- Bresch called practice top ‘threat to the generic industry’
- Drugmaker has shifted strategty to make more brand drugs
What a difference a decade makes at Mylan NV.
In 2006, the drugmaker’s chief executive officer Heather Bresch said that “authorized generics” -- like the one her company is now introducing for EpiPen after an outcry over the drug’s price -- were a grave threat to the generic drug industry and hurt consumers.
Bresch, who was Mylan’s vice president of corporate development at the time, asked Congress in July 2006 to curb brand-name drugmakers’ practice of selling unbranded versions of their own medicines to thwart generic competition. She called the strategy “the single greatest threat to the generic industry going forward.”
Mylan on Monday said it was introducing an authorized generic version of EpiPen, its allergy shot, after being criticized for raising the price of the product since acquiring it. The authorized generic version will cost $300, compared with the about $600 price of the brand version.
“The generic pharmaceutical industry has changed dramatically in the last decade,” said Nina Devlin, a Mylan spokeswoman. After losing a fight against the practice, “authorized generics are now an established part of this highly competitive industry and we are participating in the industry as it exists today.”
Mylan’s business model has changed since then, too. It acquired the rights to EpiPen in 2007, shifting the company from one almost entirely focused on generic drugs to the manager of the biggest brand-name product in the epinephrine auto-injector segment.
There are some slight differences between what Mylan is doing now and the practice Bresch decried a decade ago. To push generic drug makers to get their versions of pricier brand-name products approved, the Food and Drug Administration gives the first generic maker a special 180-day period of exclusivity. During that time, the new generic often sells for a relatively high price, until other generic makers come in and the price drops to a fraction.
Bresch said in 2006 that an authorized generic reduced the incentives for generic drug makers to get their products approved, by making that 180-day period less profitable. Brand companies typically only sell the authorized generics when a true generic enters the market.
While there is currently no generic EpiPen on the market from another drugmaker, having a Mylan version available could undercut the profits of one when or if it does become available. Teva Pharmaceutical Industries Ltd. has filed with the FDA to bring such a product to market, though Teva said in February that it had been rejected.
Bresch appeared before the Senate Special Committee on Aging as part of the panel’s 2006 hearing on the price of drugs, and at a House of Representatives hearing in 2009 where she made similar points.
“For brand companies, authorized generics are a long-term strategy designed to debilitate our industry,” Bresch said in 2006. “There is no short-term benefit and there is long-term detriment to the generic industry because of this practice.”
She also said that authorized generics hurt patients.
“Supporters of authorized generics claim that consumers benefit from this practice through lower prices,” she told the committee. “Nothing could be further from the truth.”
A 2011 study by the Federal Trade Commission found that the first generic to market typically cost 86 percent of the brand-name price when there wasn’t an authorized generic present.

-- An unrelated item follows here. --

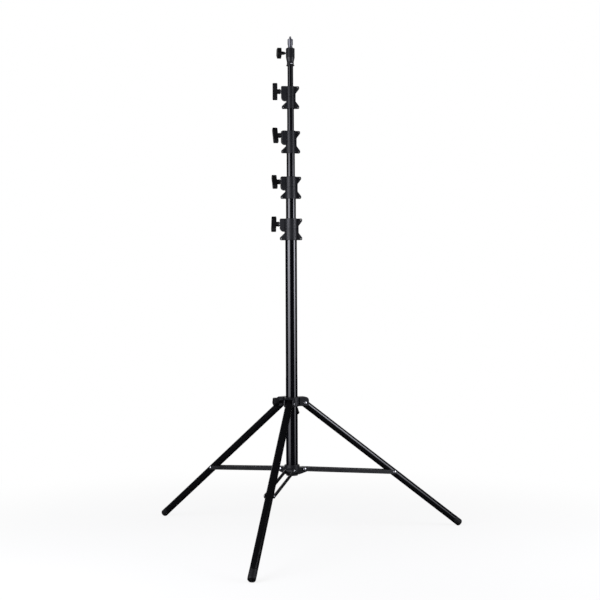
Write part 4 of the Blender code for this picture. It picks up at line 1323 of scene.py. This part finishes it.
class LIGHTSTAND_OT_braces(bpy.types.Operator):
    """The flat brace strips and the rivets that tie them to the legs"""

    bl_idname = "light_stand.braces"
    bl_label = "Braces"

    def execute(self, context):
        for leg in LEGS:
            pivot, hinge_axis = joint_place(f"brace_{leg}_fold")
            end = middle_of(f"brace_{leg}_near_rivet_cap", f"brace_{leg}_far_rivet_cap")
            for word in ("near", "far"):
                self.add_strip(leg, word, pivot, end - pivot, hinge_axis)
                self.add_cap(leg, word, end, hinge_axis)
        return {"FINISHED"}

    def add_strip(self, leg, word, pivot, along, hinge_axis):
        node = f"brace_{leg}_{word}_strip"
        low, high = span_along(node, pivot, hinge_axis)
        length = along.length
        half = 6.0 * MM
        bend = 0.97 * half
        outline = [
            (-half, -half, bend),
            (length + half, -half, bend),
            (length + half, half, bend),
            (-half, half, bend),
        ]
        strip = slab(rounded(outline, 8), high - low, 0.45 * MM)
        holes = [shifted(rod(RIVET_HOLE, low - high, high - low), at, 0.0, 0.0) for at in (0.0, length)]
        place = axes_at(pivot + hinge_axis * ((low + high) / 2), hinge_axis, along.normalized())
        mesh = carved(strip, node, [], holes)
        add_piece(mesh, f"{node}_painted", f"brace_{leg}", "black_brace", [node], place)

    def add_cap(self, leg, word, end, hinge_axis):
        node = f"brace_{leg}_{word}_rivet_cap"
        outward = hinge_axis if (middle_of(node) - end).dot(hinge_axis) > 0.0 else -hinge_axis
        inner, outer = span_along(node, end, outward)
        profile = rivet_head(outer - RIVET_CROWN - SEAT_GAP) + [(RIVET_SHANK, inner), (0.0, inner)]
        mesh = mesh_from(turned(profile, 32), node)
        place = axes_at(end, outward, UP)
        add_piece(mesh, f"{node}_steel", f"brace_{leg}", "steel_fastener", [node], place)


class LIGHTSTAND_OT_legs(bpy.types.Operator):
    """The three legs and their rubber tips"""

    bl_idname = "light_stand.legs"
    bl_label = "Legs"

    def execute(self, context):
        for leg in LEGS:
            tube, tip = f"leg_{leg}_tube", f"leg_{leg}_foot_tip"
            pivot, hinge_axis = joint_place(f"leg_{leg}_fold")
            direction = (middle_of(tube) - pivot).normalized()
            place = axes_at(pivot, direction, hinge_axis)
            left, right = span_along(tube, pivot, hinge_axis)
            mesh = leg_mesh(tube, *span_along(tube, pivot, direction), (right - left) / 2)
            add_piece(mesh, f"{tube}_painted", f"leg_{leg}", "black_leg", [tube], place)
            stem = right - 1.5 * MM
            left, right = span_along(tip, pivot, hinge_axis)
            mesh = tip_mesh(tip, *span_along(tip, pivot, direction), (right - left) / 2, stem, place)
            add_piece(mesh, f"{tip}_rubber", f"leg_{leg}", "foot_rubber", [tip])
        return {"FINISHED"}


def leg_mesh(node, near, far, outer):
    """A leg's tube along Z, drilled through for its rivet."""
    across = Matrix.Rotation(math.pi / 2, 4, "Y")
    hole = moved(rod(RIVET_HOLE, -2 * outer, 2 * outer), across)
    return carved(turned(tube_wall(outer, 1.2 * MM, near, far), 64), node, [], [hole])


def tip_mesh(node, near, far, outer, stem, place):
    """A ribbed rubber tip in the world, turned along the leg and cut flat at the floor."""
    shoulder = near + 25.0 * MM
    rib = 0.30 * MM
    recess = far - 0.9 * MM
    corners = [(0.0, near), (stem, near, rib), (stem, shoulder), (outer, shoulder, rib)]
    for along in (4.0, 8.0, 12.0, 16.0, 20.0):
        ring = shoulder + along * MM
        corners += [(outer, ring - 2 * rib), (outer - rib, ring - rib)]
        corners += [(outer - rib, ring + rib), (outer, ring + 2 * rib)]
    corners += [(outer, far, 4.2 * MM), (6.2 * MM, far, 0.3 * MM), (5.6 * MM, recess)]
    corners += [(3.8 * MM, recess), (3.2 * MM, far, 0.3 * MM), (0.0, far)]
    shape = moved(lathe(corners, 6, 64), place)
    cut = bmesh.ops.bisect_plane(
        shape,
        geom=shape.verts[:] + shape.edges[:] + shape.faces[:],
        dist=0.0001 * MM,
        plane_co=(0.0, 0.0, 0.0),
        plane_no=UP,
        clear_inner=True,
    )
    rim = [item for item in cut["geom_cut"] if isinstance(item, bmesh.types.BMEdge)]
    bmesh.ops.edgenet_fill(shape, edges=rim)
    bmesh.ops.recalc_face_normals(shape, faces=shape.faces)
    return mesh_from(shape, node)


class LIGHTSTAND_OT_inner_pieces(bpy.types.Operator):
    """Finishes for the plugs and brake shoes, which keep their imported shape"""

    bl_idname = "light_stand.inner_pieces"
    bl_label = "Plugs and Shoes"

    def execute(self, context):
        for node, piece in frame["nodes"].items():
            if piece.hide_render:
                continue
            material = finish_for("black_nylon" if node == "base_plug" else "grey_nylon")
            for holder in piece.material_slots:
                holder.material = material
            if not piece.material_slots:
                piece.data.materials.append(material)
        return {"FINISHED"}


# Studio


def softbox(name, place, away, width, height, radiance, levels):
    """An upright softbox that faces the column. Levels are its brightness from foot to top."""
    lamp = bpy.data.lights.new(name, "AREA")
    lamp.shape = "RECTANGLE"
    lamp.size = width
    lamp.size_y = height
    lamp.energy = radiance * math.pi * width * height
    lamp.color = (0.90, 0.91, 1.0)
    lamp.use_nodes = True
    tree = lamp.node_tree
    across = tree.nodes.new("ShaderNodeNewGeometry")
    split = tree.nodes.new("ShaderNodeSeparateXYZ")
    fade = tree.nodes.new("ShaderNodeValToRGB")
    stops = fade.color_ramp.elements
    for position in (0.20, 0.36, 0.50, 0.62, 0.80):
        stops.new(position)
    for stop, level in zip(stops, levels):
        stop.color = (level, level, level, 1.0)
    wire(
        tree,
        (across, "Parametric", split, "Vector"),
        (split, "Y", fade, "Fac"),
        (fade, "Color", tree.nodes["Emission"], "Strength"),
    )
    holder = shown(lamp, name)
    holder.matrix_world = axes_at(place, away, UP.cross(away))
    holder.visible_camera = False


class LIGHTSTAND_OT_studio(bpy.types.Operator):
    """Floor, white surroundings, soft lamps and the camera"""

    bl_idname = "light_stand.studio"
    bl_label = "Studio"

    def execute(self, context):
        studio = settings().studio
        context.scene.camera = self.photo_camera(studio)
        self.add_floor()
        context.scene.world = self.white_world(studio.fill)
        self.add_lamps(studio)
        context.scene.view_settings.view_transform = "Standard"
        return {"FINISHED"}

    def photo_camera(self, studio):
        picture = 600.0
        lens = bpy.data.cameras.new("photo_camera")
        lens.lens = studio.lens
        lens.sensor_width = 36.0
        lens.shift_x = (picture / 2 - studio.column_x) / picture
        lens.shift_y = (studio.horizon_y - picture / 2) / picture
        camera = shown(lens, "photo_camera")
        away = Vector((math.sin(studio.camera_azimuth), -math.cos(studio.camera_azimuth), 0.0))
        place = column_point(studio.camera_height) + away * studio.camera_distance
        level = axes_at(place, away, UP.cross(away))
        camera.matrix_world = level @ Matrix.Rotation(-studio.camera_roll, 4, "Z")
        return camera

    def add_floor(self):
        shape = bmesh.new()
        bmesh.ops.create_grid(shape, x_segments=1, y_segments=1, size=40.0)
        floor = shown(mesh_from(shape, "floor"), "floor")
        floor.data.materials.append(floor_material())

    def white_world(self, fill):
        """White for what looks straight at it, and a fill for what it lights."""
        world = bpy.data.worlds.new("studio")
        world.use_nodes = True
        tree = world.node_tree
        background = tree.nodes["Background"]
        background.inputs["Color"].default_value = WHITE
        level = add_node(tree, "ShaderNodeMapRange", {"To Min": fill, "To Max": 1.0})
        wire(
            tree,
            (seen_directly(tree), "Value", level, "Value"),
            (level, "Result", background, "Strength"),
        )
        return world

    def add_lamps(self, studio):
        """Two tall softboxes, and dark flags between them that only reflections see."""
        facing = studio.camera_azimuth - math.pi / 2
        for name, near, far, radiance, levels in (
            ("left_strip", -68.0, -25.0, studio.left_light, (0.26, 0.42, 0.74, 1.0, 0.80, 0.34, 0.16)),
            ("right_strip", 56.0, 80.0, studio.right_light, (0.12, 0.30, 0.70, 1.0, 0.60, 0.15, 0.08)),
        ):
            angle = facing + math.radians((near + far) / 2)
            away = Vector((math.cos(angle), math.sin(angle), 0.0))
            width = 2 * studio.lamp_distance * math.tan(math.radians((far - near) / 2))
            place = column_point(studio.lamp_top / 2) + away * studio.lamp_distance
            softbox(name, place, away, width, studio.lamp_top, radiance, levels)
        self.add_flags(facing)

    def add_flags(self, facing):
        """Dark curtains most of the way round, a dark ceiling and floor cloth, for reflections only."""
        reach = 6.0
        ceiling = 4.5
        spread = math.radians(150.0)
        shape = bmesh.new()
        low = shape.verts.new((reach, 0.0, 0.0))
        high = shape.verts.new((reach, 0.0, ceiling))
        edge = shape.edges.new((low, high))
        moved(shape, Matrix.Rotation(-spread, 4, "Z"))
        bmesh.ops.spin(
            shape,
            geom=[low, high, edge],
            cent=(0.0, 0.0, 0.0),
            axis=UP,
            dvec=(0.0, 0.0, 0.0),
            angle=2 * spread,
            steps=40,
            use_merge=False,
            use_normal_flip=False,
            use_duplicate=False,
        )
        for height in (0.5 * MM, ceiling):
            place = Matrix.Translation((0.0, 0.0, height))
            bmesh.ops.create_circle(shape, cap_ends=True, radius=reach + 0.5, segments=48, matrix=place)
        turn = Matrix.Translation(column_point(0.0)) @ Matrix.Rotation(facing, 4, "Z")
        flags = shown(mesh_from(moved(shape, turn), "dark_flags"), "dark_flags")
        cloth, _, shader = shaded("flag_cloth")
        shader.inputs["Base Color"].default_value = (0.001, 0.001, 0.001, 1.0)
        shader.inputs["Roughness"].default_value = 1.0
        shader.inputs["Specular IOR Level"].default_value = 0.0
        flags.data.materials.append(cloth)
        for kind in ("camera", "diffuse", "shadow", "transmission", "volume_scatter"):
            setattr(flags, f"visible_{kind}", False)


def seen_directly(tree):
    """One for camera, glossy and transmitted rays, and zero for the light that falls on surfaces."""
    path = tree.nodes.new("ShaderNodeLightPath")
    first = add_node(tree, "ShaderNodeMath", operation="MAXIMUM")
    second = add_node(tree, "ShaderNodeMath", operation="MAXIMUM")
    wire(
        tree,
        (path, "Is Camera Ray", first, 0),
        (path, "Is Glossy Ray", first, 1),
        (first, "Value", second, 0),
        (path, "Is Transmission Ray", second, 1),
    )
    return second


def floor_material():
    """Pale paper. What looks straight at it sees it glow near white, so shadows stay light."""
    material, tree, shader = shaded("floor_paper")
    shader.inputs["Base Color"].default_value = (0.80, 0.80, 0.80, 1.0)
    shader.inputs["Roughness"].default_value = 0.9
    shader.inputs["Specular IOR Level"].default_value = 0.1
    glow = add_node(tree, "ShaderNodeEmission", {"Color": WHITE, "Strength": 1.0})
    place = tree.nodes.new("ShaderNodeTexCoord")
    distance = add_node(tree, "ShaderNodeVectorMath", operation="LENGTH")
    spread = {"From Min": 0.5, "From Max": 1.6, "To Min": 0.85, "To Max": 1.0}
    fade = add_node(tree, "ShaderNodeMapRange", spread, interpolation_type="SMOOTHSTEP")
    share = add_node(tree, "ShaderNodeMath", operation="MULTIPLY")
    mix = tree.nodes.new("ShaderNodeMixShader")
    wire(
        tree,
        (place, "Object", distance, 0),
        (distance, "Value", fade, "Value"),
        (fade, "Result", share, 0),
        (seen_directly(tree), "Value", share, 1),
        (share, "Value", mix, "Fac"),
        (shader, "BSDF", mix, 1),
        (glow, "Emission", mix, 2),
        (mix, "Shader", tree.nodes["Material Output"], "Surface"),
    )
    return material


# Add-on


class LIGHTSTAND_PT_builder(bpy.types.Panel):
    """Sizes, colours and the operators in building order"""

    bl_label = "Light Stand"
    bl_idname = "LIGHTSTAND_PT_builder"
    bl_space_type = "VIEW_3D"
    bl_region_type = "UI"
    bl_category = "Light Stand"

    def draw(self, context):
        stand = context.scene.light_stand
        for title, group in (
            ("Sizes", stand.sizes),
            ("Colours", stand.colours),
            ("Studio", stand.studio),
        ):
            box = self.layout.box()
            box.label(text=title)
            for name in group.__annotations__:
                box.prop(group, name)
        column = self.layout.column(align=True)
        for operator in OPERATORS:
            column.operator(operator.bl_idname)


SETTINGS = (StandSizes, StandColours, StudioSettings, StandSettings)
OPERATORS = (
    LIGHTSTAND_OT_studio,
    LIGHTSTAND_OT_column_tubes,
    LIGHTSTAND_OT_clamp_collars,
    LIGHTSTAND_OT_clamp_knobs,
    LIGHTSTAND_OT_head,
    LIGHTSTAND_OT_spider,
    LIGHTSTAND_OT_lower_collar,
    LIGHTSTAND_OT_braces,
    LIGHTSTAND_OT_legs,
    LIGHTSTAND_OT_inner_pieces,
)
CLASSES = SETTINGS + OPERATORS + (LIGHTSTAND_PT_builder,)


def register():
    for cls in CLASSES:
        bpy.utils.register_class(cls)
    bpy.types.Scene.light_stand = PointerProperty(type=StandSettings)


def unregister():
    del bpy.types.Scene.light_stand
    for cls in reversed(CLASSES):
        bpy.utils.unregister_class(cls)


def main():
    register()
    bpy.ops.light_stand.studio()
    bpy.ops.light_stand.column_tubes()
    bpy.ops.light_stand.clamp_collars()
    bpy.ops.light_stand.clamp_knobs()
    bpy.ops.light_stand.head()
    bpy.ops.light_stand.spider()
    bpy.ops.light_stand.lower_collar()
    bpy.ops.light_stand.braces()
    bpy.ops.light_stand.legs()
    bpy.ops.light_stand.inner_pieces()


if __name__ == "__main__":
    main()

When there was, the generic cost 82 percent of the brand-name price, the FTC said.
Mylan has taken contradictory stances on authorized generics since those hearings. In 2013 it reached a settlement to sell the authorized generic of Orion Corp.’s Parkinson’s disease treatment Stalevo. A year later the company successfully sued to halt an authorized generic of GlaxoSmithKline Plc’s antidepressant Paxil CR, which it said was in violation of a patent settlement.